In this entry, Qwill agrees to housesit at the elaborate Victorian mansion of Junior Goodwinter while Junior and his wife are out of town. The mansion is full of strange architectural quirks, including a mysterious closet that Koko keeps disappearing into. The death of one of Pickax’s prominent older citizens around the same time gives Qwill another case to work, and the two threads weave together as the novel develops. Braun’s plotting is gentle by mystery standards. Violence happens off the page. Suspects are usually pleasant people with reasons to be uncomfortable rather than dangerous criminals with motives to kill.

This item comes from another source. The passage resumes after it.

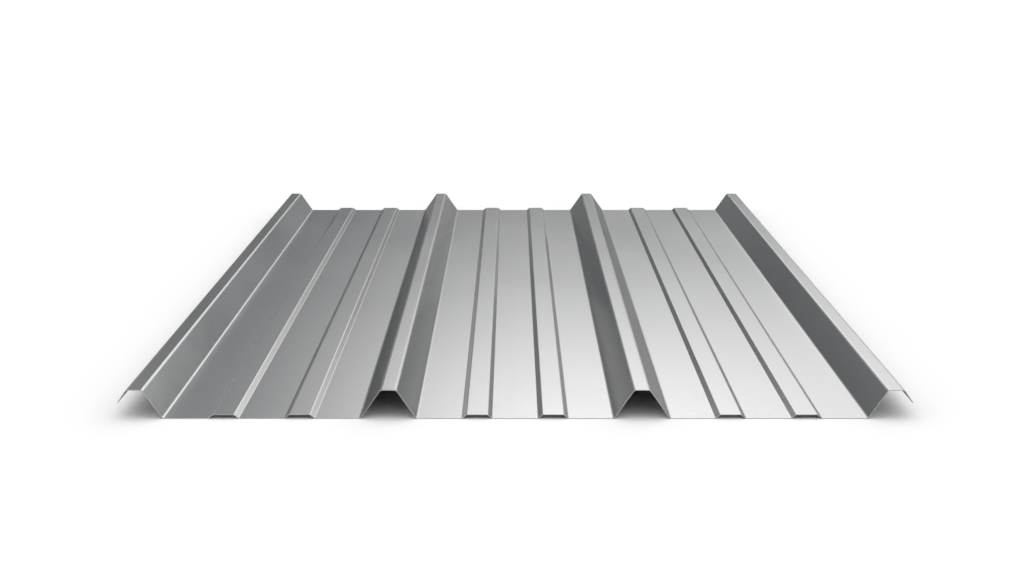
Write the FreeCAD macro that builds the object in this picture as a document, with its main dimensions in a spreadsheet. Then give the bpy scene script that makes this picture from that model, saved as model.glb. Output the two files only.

The pleasure of a Cat Who book is the slow accumulation of detail, the warm sense of place, and the quiet humor of Qwill’s observations on small town life. Braun built her Pickax universe over the course of nearly thirty novels, and longtime readers came to know the recurring cast of librarians, restaurateurs, antique dealers, and local eccentrics as well as the cats themselves. The Victorian mansion setting in this novel gives Braun room to play with the gothic conventions she clearly enjoyed, with hidden passages, family secrets, and the kind of architectural mystery that her readers would associate with classic English country house fiction.

For longtime Cat Who fans, this is one of the stronger entries in the long series. For new readers, starting with The Cat Who Could Read Backwards is the better entry point, but the books work in any order with some loss of continuity context.